Frequently Asked Questions

Does cash discounting work for online ordering?

For restaurants with online ordering through a third-party platform (DoorDash, Grubhub, Uber Eats), those transactions go through the platform's own payment processing — you can't apply cash discounting there. For your own online ordering system (Toast Online, direct-order website), cash discounting is implementable but requires proper checkout-flow disclosure.

What happens to my tips if I switch processors?

Nothing changes for your staff. Tips are processed the same way regardless of processor — the only change is the rate you pay on the post-tip settlement amount. Tip pooling, direct staff deposits, or cash-out procedures are determined by your POS system, not your processor.

I'm in a Heartland contract. What can I do now?

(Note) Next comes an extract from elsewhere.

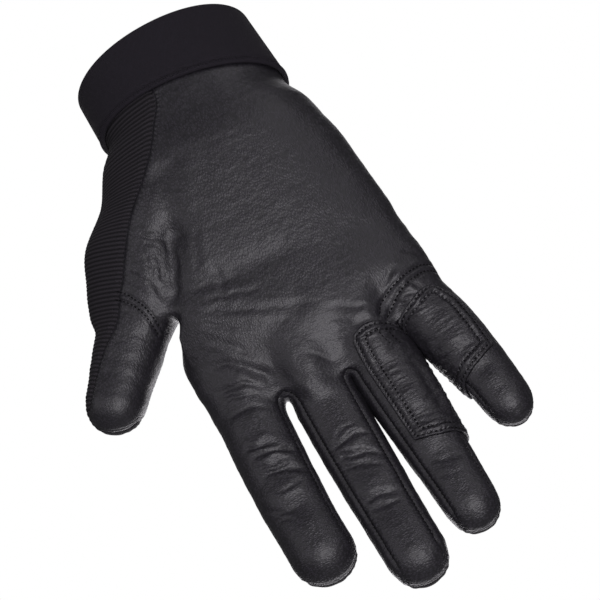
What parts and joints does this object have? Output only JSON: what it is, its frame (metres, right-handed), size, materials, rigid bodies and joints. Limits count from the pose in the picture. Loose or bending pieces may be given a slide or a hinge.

Get a free FeeShield audit to know your actual overpayment amount. Then review your contract for the cancellation window — if you're within 30–90 days of your anniversary date, you may be able to exit cleanly. If not, we can model whether the savings justify paying the ETF ($295–$995 typical for Heartland). For most restaurants overpaying by $300–$500/month, the ETF pays for itself in 2–3 months of savings.

Is a POS change required to work with FeeShield?

Not always. Processor-agnostic POS systems (Aldelo, Aloha, PAX-based systems, Lightspeed) work with FeeShield's processing directly. If you're locked into a processor-tied POS (Toast, Heartland Restaurant), a POS evaluation is part of the audit conversation. In many cases, the cost of switching POS is recovered within 6–12 months of processing savings.